The military soldiers went to look for volunteers from the governors to participate in the training program, they offered arms for the first groups of participants, provided logistics, supervised the training and gave some courses.
The French soldiers trained and contributed to training militarily the Interahamwe between the beginning of 1992 until the departure of the Noroît operation in December 1993.
Some witnesses, but it is not systematic, say also that in some cases French soldiers contributed to the ideological training whose main teaching point was to define the Tutsi as the enemy.
This training was done in five big military camps where French soldiers were established. After the Bugesera massacre of March 1992, that was followed by Colonel Robardey, the French army knew that the Interahamwe whom they were training had as their main mission the massacre of the Tutsis, a mission that was confirmed in the course of time.
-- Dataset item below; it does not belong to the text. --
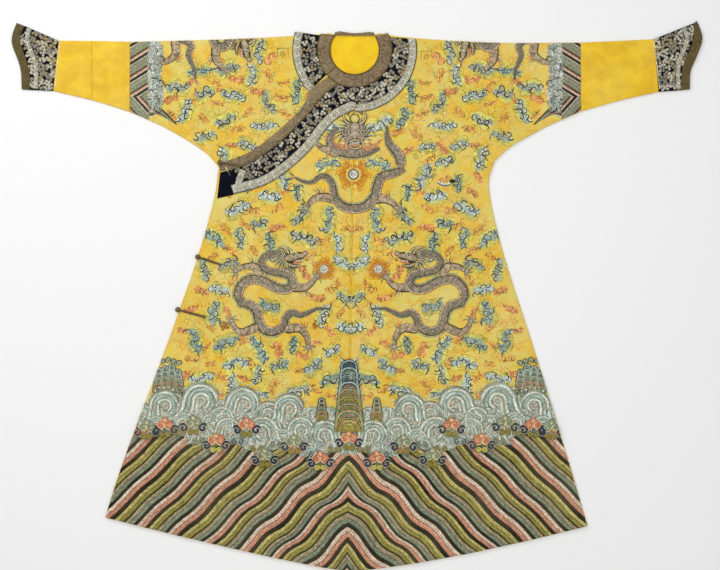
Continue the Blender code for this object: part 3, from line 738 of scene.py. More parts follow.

The French soldiers fully participated in the intensification of training during the last term of 1993. This intensification was part of the preparations of the genocide, and the French army could not know it, for reasons synthesized above.
The French soldiers contributed to the registration of the Tutsis and political opponents. The French gendarmes attached to the CRCD introduced the computerization of the service’s data banks, especially the register of persons to be registered and watched (PRAW).
On 14 October 1992, Colonel Robardey wrote to the chief of staff of the national gendarmerie, Colonel Augustin Ndindiliyimana, informing him the PRAW was ready for use, and that he was only waiting for his approval to make it operational.
General Jean Varret, head of military cooperation mission from October 1990 to April 1993, had been the initiator of the French military cooperation project at the CRCD.